Agent-Environment Interaction:
The agent makes decisions; the environment provides state and reward feedback.
A trajectory is a sequence of states, actions, and rewards: \((s_0, a_0, r_1, s_1, a_1, r_2, \ldots)\).
MDP Dynamics:
Transition probability: \(p(s', r | s, a) = \Pr(S_{t+1} = s', R_{t+1} = r | S_t = s, A_t = a)\).
Expected reward: \(r(s, a) = \mathbb{E}[R_{t+1} | S_t = s, A_t = a]\).
Rewards and Returns:
The reward signal defines what the agent should achieve, not how to achieve it.
The return \(G_t\) is the cumulative sum of rewards:
Episodic tasks: \(G_t = R_{t+1} + R_{t+2} + \ldots + R_T\).
Continuing tasks: \(G_t = \sum_{k=0}^{\infty} \gamma^k R_{t+k+1}\), where \(\gamma\) is the discount factor \((0 < \gamma < 1)\).
Policies and Value Functions:
A policy \(\pi\) maps states to action probabilities: \(\pi(a|s) = \Pr(A_t = a | S_t = s)\).
State-value function \(v_\pi(s)\): \(v_\pi(s) = \mathbb{E}_\pi[G_t | S_t = s]\).
Action-value function \(q_\pi(s, a)\): \(q_\pi(s, a) = \mathbb{E}_\pi[G_t | S_t = s, A_t = a]\).
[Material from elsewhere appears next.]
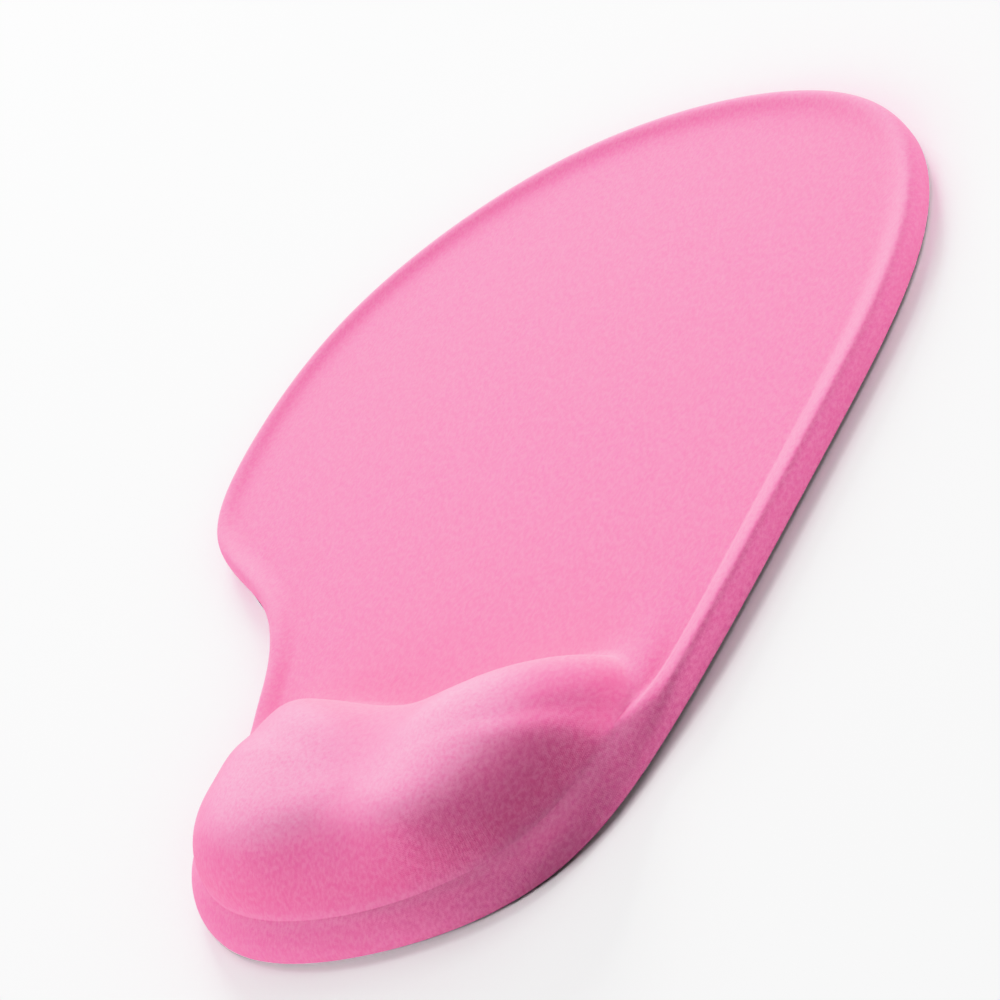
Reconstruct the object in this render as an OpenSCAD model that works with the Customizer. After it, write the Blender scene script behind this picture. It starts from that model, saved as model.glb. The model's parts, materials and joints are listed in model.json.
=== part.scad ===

Bellman (optimality) Equations: refer to section 3.3 for their derivations
Note
Explicitly solving the Bellman optimality equation provides one route to finding an optimal policy, and thus to solving the reinforcement learning problem. However, this solution is rarely directly useful - it relies on at least three assumptions that are rarely true in practice:
we accurately know the dynamics \(p\) of the environment;
we have enough computational resources to complete the computation of the solution; and
the Markov property.
Even in a simple tabular setting where 1. and 3. are met, the number of states could easily scale beyond any current suptercomputer’s ability. Therefore, there are other reinforcement learning methods that can be understood as approximately solving the Bellman optimality equation, and will be introduced in the following chapters.